In an accompanying editorial, Barry Popkin, director of the Interdisciplinary Obesity Center at the University of North Carolina at Chapel Hill, wrote that reducing meat intake would have benefits beyond improved health.
Livestock increase greenhouse gas emissions, contributing to global warming, he wrote, and nations should reevaluate farm subsidies that distort prices and encourage meat-based diets.
“We’ve promoted a diet that has added excessively to global warming,” Popkin said in an interview.
While I absolutely believe that our exorbitent slaughterhouse ranches contribute significantly to local pollution due to waste runoff seeping into groundwater, lakes, streams, and homes, there doesn’t seem to be a way to accurately calculate methane contribution to “global warming” from cattle alone. Yes, methane is toxic. In a recent article discussing vegetarianisms contribution to saving the world, the author postulates that we currently have 100 milloin head of cattle in America awaiting slaughter or for dairy, yet in the time of pre-colonization Native American Indian-ness, there were easily 100 million head of bison roaming. Okay, but what there wasn’t were 6.5 billion+ people, cars, planes, chemical plants etc. Our diet has promoted excessively to global pollution not only from our meat obsession, but also from our obsession of having whatever we want whenever we want regardless of native plant population or season, thereby necessitating excessive use of freight shipping, trucking, and importing- all of which pollute.
Successfully shifting away from red meat can be as easy as increasing fruits and vegetables in the diet, said Elisabetta Politi of the Duke Diet and Fitness Center in Durham, N.C.
“I’m not saying everybody should turn into vegetarians,” Politi said. “Meat should be a supporting actor on the plate, not the main character.”
I totally agree with this statement, especially for average Americans who do not weight train, bodybuild, or do Crossfit religiously. I also agree it should be done especially by increasing intake of vegetables, not breads, pastas and grains, all of which raise glycemic indexes and are being found to contribute to inflammation. (Hence eating grass fed beef, as we end up eating what the animal eats by eating the animal)

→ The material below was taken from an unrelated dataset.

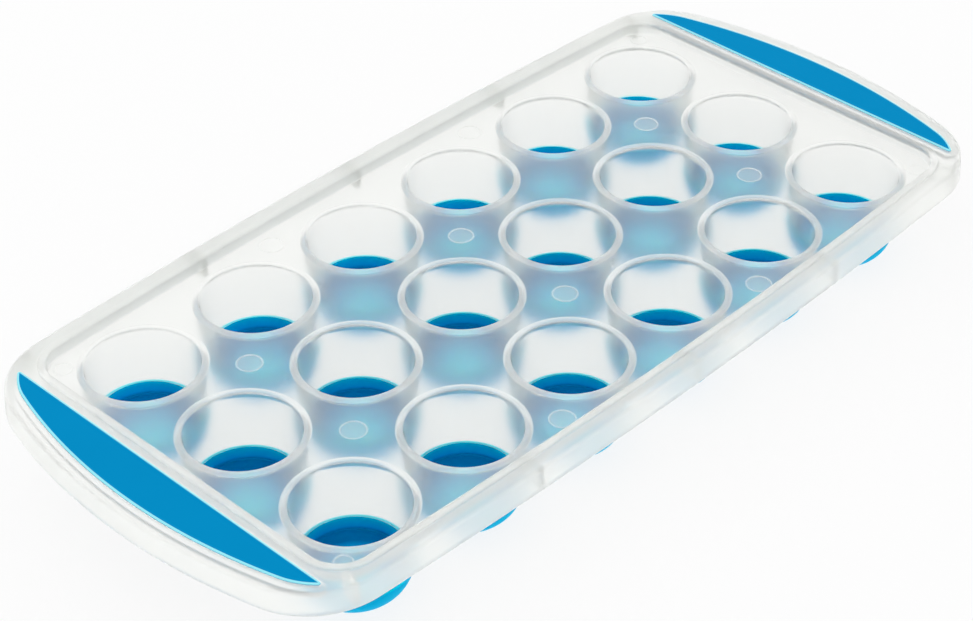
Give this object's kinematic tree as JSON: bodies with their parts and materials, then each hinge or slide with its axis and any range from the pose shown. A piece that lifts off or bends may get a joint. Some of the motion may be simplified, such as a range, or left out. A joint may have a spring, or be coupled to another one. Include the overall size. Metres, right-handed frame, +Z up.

The National Pork Board and National Cattlemen’s Beef Association questioned the findings.
No, really?!?! I’m shocked!
Dietitian Ceci Snyder said in a statement for the pork board that the study “attempts to indict all red meat consumption by looking at extremes in meat consumption, as opposed to what most Americans eat.”
No, I would venture to say that what most Americans eat are the extremes in meat consumption…meat at all three meals, meat as a snack (jerky), processed meat, fast food meat…
Lean meat as part of a balanced diet can prevent chronic disease, along with exercise and avoiding smoking, said Shalene McNeill, dietitian for the beef group.
Umm…way to state the obvious.
So, what was the point of breaking down that article for you? One thing I would love to teach people to is to read articles like this objectively. It was also an opportunity to integrate my positions and viewpoints in contrast to published mainstream material.
Another thing that I hope people will learn to do is to read every label of every pre-packaged product they buy. In just the last month alone I have found (not in my own home or grocery store, of course) two mainstream food-type products to contain Sucralose (Splenda) without it being indicated on the front of the package. One was in Act II microwave popcorn Kettlecorn flavour, the other were Mission tortillas. The tortillas were marketed as being “Carb-balancing”- whatever that means- so I had to check it out. Listen, tortillas should contain 3 ingredients: Flour or corn, water, salt. These contained at least 10 ingredients, including hydrogenated oil and Poison- oops, I mean Splenda (labeled as sucralose). Needless to say I was stymied and angry.
Please please please read your packaged food labels! You are your only true defendant of your health! Make it a habit to be your own diligent advocate!